Wednesday, November 23, 2011

'A Tasty Reader' Reviews

The Next Always
Inn BoonsBoro Trilogy
Nora Roberts
Released Nov 1st, 2011
324 Pages
Berkley Trade
Reviewed by:
Amy Lineaweaver








        Poor Nora Roberts – a victim of her own overwhelming success – has released the first installment of a planned trilogy. Entitled “The Next Best Thing”, Nora, once again, takes the readers to Maryland and introduces us to a band of three handsome brothers and the town (and ladies) that love them.
        “Why ‘Poor Nora’?” you may ask. Well, Nora Roberts is the grand high duchess poobah of romance literature. As prolific as she is popular, many of us can identify that Nora Roberts book that touched us so viscerally and profoundly that is was altered the way we interpret her subsequent work. For instance, I think the Quinn Brothers of the Chesapeake Bay Saga is just about the best thing since cheese in a can. No one, but no one, can top Cameron Quinn and Anna Spinelli for pure entertainment value and emotional connection and that jumpy, swimmy in-love squee that the best romance books invoke. The problem with this success is that the reader expects to be gripped the same way every time and it’s just not possible.
        Back to Boosboro, Maryland. We find three brothers, Beckett, Owen, and Ryder Montgomery, restoring a colonial-era stone inn that has faded with neglect. The brothers, together with their mother and aunt, are looking to restore the inn to its glory as the hub of the town. Enter Clare Murphy Brewster, a young army widow with three stair-step boys. Recovering from her loss, she opens an independent bookstore in town. Hot, sweet, kind Beck has crushed on luminous Clare from afar since high school, but she only had eyes and heart for her late husband. Thus, we have the seminal high school crisis; he loves her, but she loves someone else.
        Clare has completed her five steps of grief and is really ready to open her heart to Beck. Beck adores the girl from high school, but loves the woman she has become and the fatherless trio of boys who love super heroes. Meanwhile, Clare works to reconcile that her heart can indeed belong to two men and that her love is not divided between them. Throw in a creepy creeper from high school and we have the plot.
        I appreciated that “The Next Always” incorporated the supernatural elements of earlier Roberts’ series in the form of a honeysuckle emitting spirit named Elizabeth who inhabits the inn. It adds an element of mysticism that communicates the sense that these two are indeed star-crossed and destiny is on their side. It is an overly common theme in the romance genre to have the woman pine away for the untouchable guy who then pulls a Jake Ryan somewhere between the tenth and twentieth year high school reunion and proclaims his undying love. I like that Roberts turned that paradigm and had the boy admire the girl from afar. My inner feminist appreciates the idea.
        Beckett and Clare are ultimately likable. One understands that Clare will definitely be loved and respected and her kids will be adored and supported. But there is something about them that doesn’t have the reader rooting and cheering for them. Call it woo factor. These people got no woo.
        I liked “The Next Always”. It was … fine. It feels like a bit of a retread in lots of ways. She brought very little new material or energy to the “The Next Always” that a Roberts’ reader won’t recognize from other books. Will it join the Quinn Brothers in my choice of “greatest hits”?  No. Was it a waste of time?  No. Was it worth the ten bucks? Probably not. Five bucks? Probably.
 But it was an enjoyable enough read and I will finish the rest of the series, because, fundamentally, not so deep down, I’m a Nora Believer and I believe that she’ll once again grab me.

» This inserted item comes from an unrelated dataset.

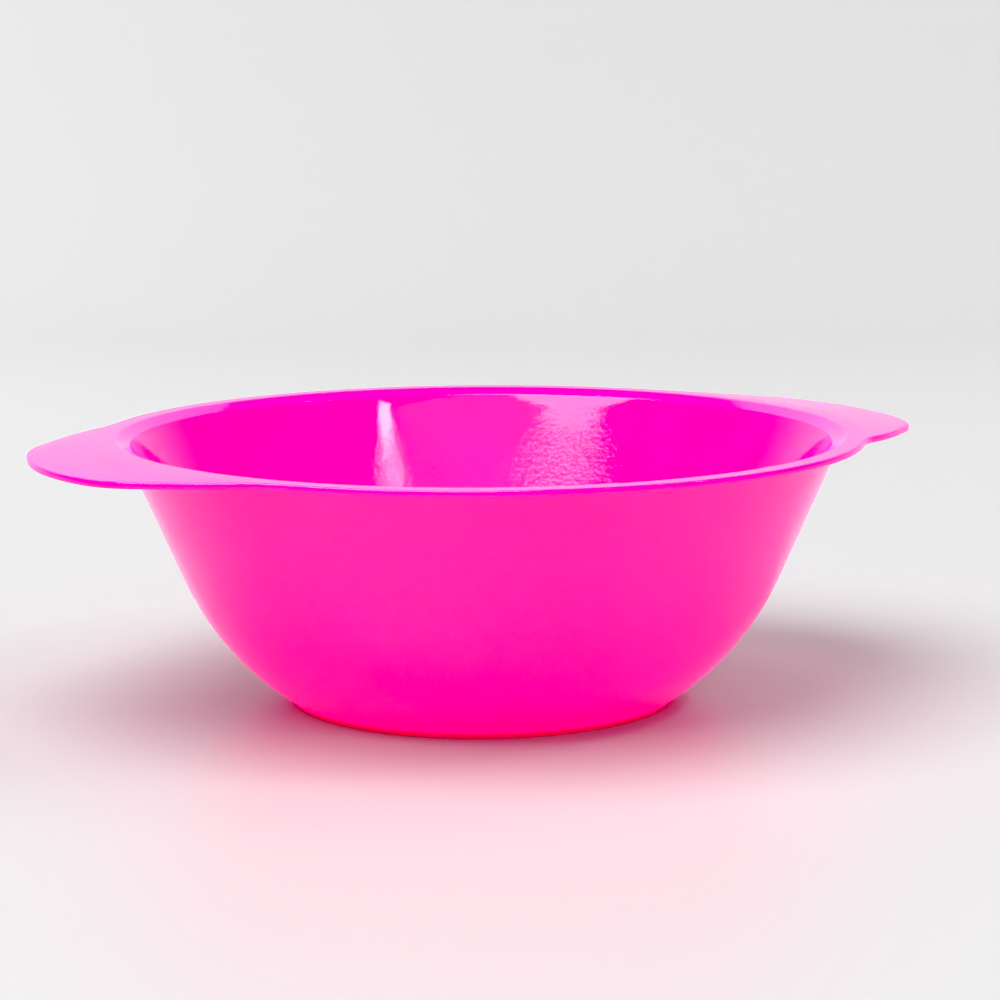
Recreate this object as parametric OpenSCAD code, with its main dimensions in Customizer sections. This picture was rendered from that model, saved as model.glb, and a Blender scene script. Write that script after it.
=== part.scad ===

Amy Lineaweaver is a mother, wife, and speech-language pathologist who is a recently moved home to the Pacific Northwest. When not responding to the beck and call of motherhood and wifedom, she is an obsessive reader of romantic fiction. She loves a clean house, a dirty mind, and a filthy mouth.

1 comment:

Tasty Book Tours said...

Amy,
Thanks so much for Guest reviewing today!!

I agree with your review. I had a lot of trouble getting through this book, and was slightly disappointed. I guess because I was expecting more...MacKade Brothers....and this book just missed the mark. But like Amy, I will read the whole series...Why, you ask? Because...I am nosy and need to know what happens to the reat of the Cast of Characters!